Pods started throttling, Over-provisioning, random OOM kills, and confusing dashboards. One service was scaling to 20 pods while doing nothing. Another one crashed during traffic bursts. Response times jumped from 300ms to over 2s. Errors crept into logs—timeouts, database retries, cascading failures. Ironically, the autoscaler did kick in, but it didn’t help. We were scaling garbage.

“We never really planned for scalability. We just assumed Kubernetes would handle it.”

Chapter 2: The First Hard Lesson — Know What You’re Scaling

We went back to basics. Not Helm charts or YAML, but questions:

  • What are our most performance-sensitive APIs?
  • How do users actually interact with the system?
  • Are our workloads CPU-bound or I/O-bound?
  • How does load flow across services?

We realized a single endpoint triggered multiple downstream services and slow database joins. We could have predicted it with proper performance modeling.

Chapter 3: Start Small, Then Observe

We began setting intentionally low CPU and memory requests/limits in dev environments to observe, not assume usage.

As we promoted to UAT and load environments, we monitored usage patterns with Datadog. Here's what worked for us:

  • Enable the Datadog Cluster Agent and kube-state-metrics to gather HPA metrics and container-level resource stats.
  • In Datadog, use the Live Containers and Containers Overview dashboards to track:
    • container.cpu.usage vs container.cpu.limit
    • container.memory.usage vs container.memory.limit
    • kubernetes.cpu.usage.total and kubernetes.memory.usage at pod and node level
  • Apply filters by namespace or deployment to identify under- or over-provisioned pods.
  • Use horizontal pod autoscaling dashboards to correlate metrics like CPU throttling (container.cpu.throttled) with sudden pod restarts.

We discovered:

  • Some services peaked in memory briefly during load spikes — their memory requests were too low, leading to OOM kills.
  • Others were CPU-starved during cold starts due to low request values and slow initialization.

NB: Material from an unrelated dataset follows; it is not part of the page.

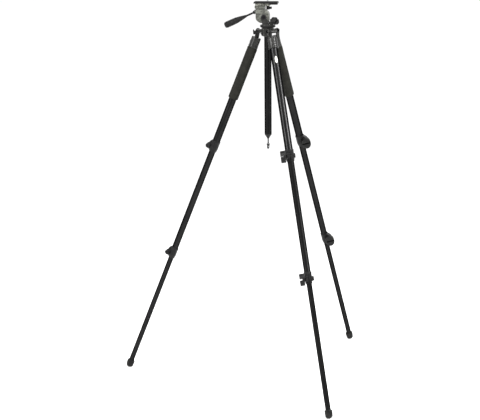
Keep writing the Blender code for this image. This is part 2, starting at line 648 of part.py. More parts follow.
def tilt_body():
    """The light casting that tilts: a drum between the cheeks, a neck and a flange under the plate."""
    drum = extruded([(-0.0330, 0.0170), (-0.0330, -0.0050), (-0.0310, -0.0120), (-0.0250, -0.0175),
                     (-0.0197, -0.0210), (-0.0137, -0.0233), (0, -0.0240), (0.0100, -0.0225),
                     (0.0170, -0.0180), (0.0210, -0.0120), (0.0210, 0.0102), (0.0180, 0.0182),
                     (0.0134, 0.0237), (0.0056, 0.0292), (-0.0270, 0.0292), (-0.0330, 0.0250)],
                    "Y", -BODY_HALF, BODY_HALF)
    neck = extruded([(-0.0330, 0.0150), (0.0160, 0.0170), (0.0070, 0.0260), (0.0056, 0.0292),
                     (0.0040, BODY_HIGH - 0.0110), (0.0040, BODY_HIGH), (-0.0350, BODY_HIGH),
                     (-0.0350, BODY_HIGH - 0.0110), (-0.0270, 0.0292)],
                    "Y", -BODY_HALF + 0.0006, BODY_HALF - 0.0006)
    flange = block((-0.0355, -BODY_WIDE_HALF, BODY_HIGH - 0.0098), (0.0045, BODY_WIDE_HALF, BODY_HIGH))
    socket = rod(SOCKET - 0.006 * HANDLE_WAY, SOCKET + SOCKET_FACE * HANDLE_WAY, 0.0085, 20)
    cuts = [rod((0, -0.04, 0), (0, 0.04, 0), AXLE_R + GAP),
            rod(SOCKET - 0.010 * HANDLE_WAY, SOCKET + 0.010 * HANDLE_WAY, HANDLE_ROD_R + GAP)]
    return combined(drum, [neck, flange, socket], cuts)


def handle_collar():
    """The threaded ring that locks the tilt, on the handle's rod. It lies along +Z from the socket."""
    start = SOCKET_FACE + GAP
    end = start + COLLAR_LENGTH
    bore = HANDLE_ROD_R + GAP
    return turned([(bore, start), (0.0066, start), (0.0066, end - 0.0025), (0.0050, end), (bore, end)], 20)


def handle_rod():
    end = SOCKET_FACE + COLLAR_LENGTH + HANDLE_ROD_LENGTH
    return turned([(0, -0.009), (HANDLE_ROD_R - 0.0005, -0.009), (HANDLE_ROD_R, -0.0085),
                   (HANDLE_ROD_R, end), (0, end)], SMALL_ROUND)


def handle_grip():
    """A rubber grip that swells towards its end."""
    start = SOCKET_FACE + COLLAR_LENGTH + HANDLE_ROD_LENGTH - 0.014
    end = start + GRIP_LENGTH
    bore = HANDLE_ROD_R + GAP
    return turned([(0, start + 0.0145), (bore, start + 0.0145), (bore, start), (0.0050, start),
                   (0.0060, start + 0.006), (0.0100, start + 0.026), (GRIP_R - 0.0006, start + 0.042),
                   (GRIP_R, start + 0.060), (GRIP_R, end - 0.012), (GRIP_R - 0.0012, end - 0.005),
                   (GRIP_R - 0.0045, end), (0, end)], 20)


def plate_receiver():
    """The tray that takes the camera plate between two undercut rails."""
    half = RECEIVER_WIDTH / 2
    inner = half - RAIL_WIDTH
    outline = [(-half, RECEIVER_LOW), (half, RECEIVER_LOW), (half, RAIL_TOP),
               (inner - DOVETAIL_LEAN, RAIL_TOP), (inner, FLOOR_TOP), (-inner, FLOOR_TOP),
               (-inner + DOVETAIL_LEAN, RAIL_TOP), (-half, RAIL_TOP)]
    tray = extruded(outline, "X", RECEIVER_BACK, RECEIVER_FRONT)
    hole = rod((PLATE_LOCK_X, 0, RECEIVER_LOW - 0.001), (PLATE_LOCK_X, 0, RECEIVER_LOW + 0.0028),
               PLATE_LOCK_R + GAP)
    return combined(tray, cut=[hole])


def plate_lock_lever():
    """The lever under the receiver that locks the plate, about its upright pin."""
    high = RECEIVER_LOW - GAP
    low = high - 0.0150
    at = PLATE_LOCK_X
    hub = rod((at, 0, low), (at, 0, high), 0.0064)
    pin = rod((at, 0, high - 0.001), (at, 0, RECEIVER_LOW + 0.0025), PLATE_LOCK_R)
    tab = softened(block((at + 0.002, -0.0045, low + 0.002), (at + 0.0150, 0.0045, high - 0.0035)), 0.0010)
    return combined(hub, [pin, tab])


def camera_plate():
    """The sliding plate: a flat top on a dovetail foot, with a pocket for the screw's head."""
    half = RECEIVER_WIDTH / 2 + 0.0005
    inner = RECEIVER_WIDTH / 2 - RAIL_WIDTH - 0.0005
    neck = inner - DOVETAIL_LEAN * DOVETAIL_DEEP / RAIL_HEIGHT
    top = softened(block((PLATE_BACK, -half, PLATE_LOW), (PLATE_END, half, PLATE_TOP)), 0.0008)
    foot = extruded([(-inner, FOOT_LOW), (inner, FOOT_LOW), (neck, RAIL_TOP), (neck, PLATE_LOW + 0.0012),
                     (-neck, PLATE_LOW + 0.0012), (-neck, RAIL_TOP)],
                    "X", PLATE_BACK + 0.006, PLATE_END - 0.002)
    pocket_top = FOOT_LOW + SCREW_HEAD_DEEP + 2 * GAP
    cuts = [rod((SCREW_X, 0, FOOT_LOW - 0.001), (SCREW_X, 0, pocket_top), SCREW_HEAD_R + GAP, 20),
            rod((SCREW_X, 0, FOOT_LOW), (SCREW_X, 0, PLATE_TOP + 0.001), SCREW_R + GAP)]
    return combined(top, [foot], cuts)


def plate_pad():
    half = RECEIVER_WIDTH / 2 - 0.001
    low = PLATE_TOP + GAP
    corner, opposite = (PLATE_BACK + 0.0015, -half, low), (PLATE_END - 0.0015, half, low + PAD_THICK)
    pad = softened(block(corner, opposite), 0.0006)
    return combined(pad, cut=[rod((SCREW_X, 0, low - 0.001), (SCREW_X, 0, low + 0.005), SCREW_R + GAP)])


def camera_screw():
    low = FOOT_LOW + GAP
    shoulder = low + SCREW_HEAD_DEEP
    top = PLATE_TOP + GAP + PAD_THICK + SCREW_ABOVE
    profile = [(0, low), (SCREW_HEAD_R - 0.0006, low), (SCREW_HEAD_R, low + 0.0006), (SCREW_HEAD_R, shoulder),
               (SCREW_R, shoulder), (SCREW_R, top - CHAMFER), (SCREW_R - CHAMFER, top), (0, top)]
    return moved(turned(profile, 20), Matrix.Translation((SCREW_X, 0, 0)))


# ---------------------------------------------------------------- assembly

for leftover in list(bpy.data.objects):
    bpy.data.objects.remove(leftover)

ANODISED = finish("black_anodised_tube", (0.020, 0.020, 0.022), 0.28, 1.0)
CASTING = finish("black_casting", (0.024, 0.024, 0.024), 0.40, 0.3)
LIGHT_CASTING = finish("light_grey_casting", (0.21, 0.215, 0.20), 0.45, 0.6)
BLACK_PLASTIC = finish("black_plastic", (0.016, 0.016, 0.017), 0.50, 0.0)
FOAM = finish("black_foam", (0.030, 0.030, 0.027), 0.95, 0.0)
RUBBER = finish("black_rubber", (0.018, 0.018, 0.018), 0.80, 0.0)
STEEL = finish("zinc_steel", (0.30, 0.30, 0.31), 0.30, 1.0)
BLACK_STEEL = finish("black_steel", (0.020, 0.020, 0.021), 0.35, 0.8)
BADGE = finish("pale_badge", (0.62, 0.62, 0.58), 0.40, 0.0)

frame = axis_empty("column_axis", (COLUMN_X, 0, 0))
place("spider", spider(), CASTING, frame)
turned_lock = axis_empty("column_lock_axis", (0, 0, LOCK_Z), (0, 0, COLUMN_LOCK_DIRECTION), frame)
place("column_lock_knob", column_lock_knob(), BLACK_PLASTIC, turned_lock)
place("centre_column", centre_column(), ANODISED, frame, (0, 0, COLUMN_BOTTOM))
place("column_flange", column_flange(), CASTING, frame, (0, 0, SHOULDER_TOP))
place("column_end_cap", column_end_cap(), BLACK_PLASTIC, frame, (0, 0, COLUMN_BOTTOM))
place("column_hook", column_hook(), BLACK_STEEL, frame, (0, 0, EYE_Z))

pan = axis_empty("pan_axis", (0, 0, PAN_Z), parent=frame)
place("pan_base", pan_base(), BLACK_PLASTIC, pan)
place("pan_housing", pan_housing(), CASTING, pan)
place("pan_lock_knob", pan_lock_knob(), BLACK_PLASTIC, pan, (0, 0, PAN_LOCK_Z))
tilt = axis_empty("tilt_axis", (-TILT_BACK, 0, TILT_HEIGHT), parent=pan)
place("tilt_axle", tilt_axle(), BLACK_STEEL, tilt)
place("tilt_body", tilt_body(), LIGHT_CASTING, tilt)
place("plate_receiver", plate_receiver(), LIGHT_CASTING, tilt)
place("plate_lock_lever", plate_lock_lever(), BLACK_PLASTIC, tilt, (PLATE_LOCK_X, 0, BODY_HIGH))
place("camera_plate", camera_plate(), BLACK_PLASTIC, tilt)
place("plate_pad", plate_pad(), RUBBER, tilt)
place("camera_screw", camera_screw(), STEEL, tilt, (SCREW_X, 0, PLATE_LOW))
handle = axis_empty("handle_axis", SOCKET, (0, -pi / 2 - HANDLE_DROP, 0), tilt)
place("handle_collar", handle_collar(), BLACK_PLASTIC, handle)
place("handle_rod", handle_rod(), BLACK_STEEL, handle)
place("handle_grip", handle_grip(), RUBBER, handle)

UPPER_BOTTOM = UPPER_CLAMP_DOWN - SEAT_ABOVE_SCREW - GAP
MIDDLE_TOP = UPPER_BOTTOM - TUBE_OVERLAP
MIDDLE_BOTTOM = LOWER_CLAMP_DOWN - SEAT_ABOVE_SCREW - GAP
LOWER_TOP = MIDDLE_BOTTOM - TUBE_OVERLAP
LOWER_BOTTOM = LEG_LENGTH - FOOT_SOCKET - GAP

# name, mesh and material of each piece drawn in the leg's own axes
leg_pieces = (
    ("fitting", leg_fitting(), CASTING),
    ("pivot_bolt", pivot_bolt(), BLACK_STEEL),
    ("angle_lever", angle_lever(), BLACK_PLASTIC),
    ("upper_tube", tube(UPPER_TUBE_R, UPPER_TUBE_TOP, UPPER_BOTTOM, False), ANODISED),
    ("middle_tube", tube(MIDDLE_TUBE_R, MIDDLE_TOP, MIDDLE_BOTTOM, True), ANODISED),
    ("lower_tube", tube(LOWER_TUBE_R, LOWER_TOP, LOWER_BOTTOM, True), ANODISED),
    ("foot", foot(), RUBBER),
)
# name of each clamp, its place on the leg, and the tube it sits on and the one it grips
clamps = (
    ("upper_clamp", UPPER_CLAMP_DOWN, UPPER_TUBE_R, MIDDLE_TUBE_R),
    ("lower_clamp", LOWER_CLAMP_DOWN, MIDDLE_TUBE_R, LOWER_TUBE_R),
)
foam = foam_grip()
for leg, direction in LEGS.items():
    at = (PIVOT_RADIUS * cos(direction), PIVOT_RADIUS * sin(direction), PIVOT_Z)
    pivot = axis_empty(leg + "_leg_axis", at, (0, -LEG_ANGLE, direction), frame)
    for piece, mesh, material in leg_pieces:
        place(leg + "_" + piece, mesh, material, pivot)
    for piece, down, outer, inner in clamps:
        turn = CLAMP_TURN[leg]
        on_leg = clamp_frame(down, turn)
        place(leg + "_" + piece, moved(leg_clamp(outer, inner), on_leg), BLACK_PLASTIC, pivot)
        at_screw = on_leg @ Vector((screw_out(outer), 0, 0))
        screw = axis_empty(leg + "_" + piece + "_knob_axis", at_screw, (0, 0, turn), pivot)
        place(leg + "_" + piece + "_knob", clamp_knob(outer), BLACK_PLASTIC, screw)
    if leg == "front":
        place("front_badge", badge(), BADGE, pivot)
    else:
        place(leg + "_foam_grip", foam, FOAM, pivot)
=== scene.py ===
# %% [markdown]
# # A camera tripod with a pan and tilt head
# The tripod stands on three round legs. Each leg is three tubes that slide into each other and are held
# by split clamps. A casting called the shoulder carries the legs and the centre column, and the head on
# top of the column pans, tilts and takes a camera on a sliding plate.
# The working model is loaded first. It says where every axis is, so nothing here is placed by eye.

import json
from math import acos, cos, degrees, pi, radians, sin, tau

import bpy
from mathutils import Matrix, Vector


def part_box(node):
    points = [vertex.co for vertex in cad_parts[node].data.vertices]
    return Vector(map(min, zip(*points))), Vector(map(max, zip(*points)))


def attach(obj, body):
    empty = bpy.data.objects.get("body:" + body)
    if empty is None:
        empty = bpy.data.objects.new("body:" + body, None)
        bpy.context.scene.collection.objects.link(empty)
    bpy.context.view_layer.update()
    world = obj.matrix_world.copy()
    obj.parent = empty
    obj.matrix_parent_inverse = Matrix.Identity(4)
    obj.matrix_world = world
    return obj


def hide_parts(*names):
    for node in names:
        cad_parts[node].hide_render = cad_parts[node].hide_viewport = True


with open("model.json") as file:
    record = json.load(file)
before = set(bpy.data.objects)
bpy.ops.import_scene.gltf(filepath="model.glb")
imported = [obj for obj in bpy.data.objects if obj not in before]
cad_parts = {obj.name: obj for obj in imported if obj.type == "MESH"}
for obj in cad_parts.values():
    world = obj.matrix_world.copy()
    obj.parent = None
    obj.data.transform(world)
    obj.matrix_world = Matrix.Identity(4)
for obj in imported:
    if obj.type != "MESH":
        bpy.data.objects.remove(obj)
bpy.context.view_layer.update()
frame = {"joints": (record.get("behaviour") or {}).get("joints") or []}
joints = {joint["name"]: joint for joint in frame["joints"]}

# %% [markdown]
# ## Where things are
# A leg's pieces are all modelled once, in the leg's own axes: the pivot is the origin, Z runs up the
# tube, X points away from the column and Y lies along the pivot bolt. Each leg's joints give the matrix
# that puts a copy in its place.

# %% Axes from the joints
LEGS = ("left", "front", "rear")


def axes_at(point, x_axis, y_axis, z_axis):
    """The matrix from a piece's own axes to the tripod's."""
    turn = Matrix((x_axis, y_axis, z_axis)).transposed().to_4x4()
    return Matrix.Translation(point) @ turn


leg_axes = {}
for leg in LEGS:
    bolt = Vector(joints[leg + "_leg_fold"]["axis"])
    up_the_leg = Vector(joints[leg + "_middle_slide"]["axis"])
    pivot = Vector(joints[leg + "_leg_fold"]["pos_m"])
    leg_axes[leg] = axes_at(pivot, bolt.cross(up_the_leg), bolt, up_the_leg)
column_at = Vector(joints["pan_turn"]["pos_m"])
column_axis = Matrix.Translation((column_at.x, column_at.y, 0))
pan_base_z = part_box("pan_base")[0].z
pan_axes = Matrix.Translation((column_at.x, column_at.y, pan_base_z))
tilt_axes = Matrix.Translation(joints["tilt_turn"]["pos_m"])
print("legs lean", round(degrees(acos(up_the_leg.z)), 1), "degrees; pan base at", round(pan_base_z, 4))

# %% [markdown]
# ## Small tools for modelling
# Nearly every piece is round or cut from an outline. A round piece starts as a circle that is extruded
# and resized ring by ring, as if by hand. A flat one starts as a circle with as many points as its
# outline, which is then pulled to thickness and bevelled.

# %% Selecting and applying
GAP = 0.0003                  # clear space between pieces that touch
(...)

Updating HPA Based on Observations

After analysis:

  1. We updated HPA configs using a targetAverageUtilization of 60–70% to leave headroom: 
    apiVersion: autoscaling/v2
kind: HorizontalPodAutoscaler
metadata:
name: my-api-hpa
spec:
scaleTargetRef:
  apiVersion: apps/v1
  kind: Deployment
  name: my-api
minReplicas: 2
maxReplicas: 10
metrics:
- type: Resource
  resource:
    name: cpu
    target:
      type: Utilization
      averageUtilization: 65
- type: Resource
  resource:
    name: memory
    target:
      type: Utilization
      averageUtilization: 70
  2. We verified with Datadog that pod autoscaling was driven by actual load — not burst noise — by checking sustained utilization trends over 5–10 minute rolling windows.

This approach helped us tune our Helm values and autoscaling rules based on real-world behavior, not theory.

Chapter 4: Simulate Reality, Not Ideals

We used k6 to model full user journeys, not just endpoints. We simulated:

  • Login
  • Document upload
  • Validation trigger
  • Processing wait
  • Report download

We tested from 100 to 2000 users. One API consistently failed with concurrent uploads over 150. That test saved us more than any sprint metric.

Chapter 5: Enter KEDA and Virtual Nodes

We used HPA for scaling API pods based on latency and KEDA for event-driven scaling (Azure Service Bus).

We also enabled virtual nodes to burst compute during spikes. Now we were scaling smart—not wide.

Chapter 6: Automation is Cheaper Than Panic

We baked performance tests into our CI/CD:

  • k6 tests pre-deploy
  • Fail builds on latency or error thresholds

We added Azure Load Testing for staging and relied on Datadog + Grafana to monitor production metrics. We finally had a system we could trust to scale under pressure.

Epilogue: What I’d Tell Past Me

“Don’t assume Kubernetes will scale for you. It can, but only if you tell it how, when, and why.”

Start small with resource limits. Observe and refine as you go up the environments. Use tools like Datadog to let real usage guide your configurations. Plan scalability the way you plan for features. Simulate pain before your users feel it.

Because when you plan scalability by design, scaling becomes a feature—not a fire.

Remember,

Scaling isn't magic — it's the outcome of good observability, collaboration, and patience. Once we began to measure and iterate, our Kubernetes setup stopped being a black box and started being a powerful lever for performance and cost-efficiency.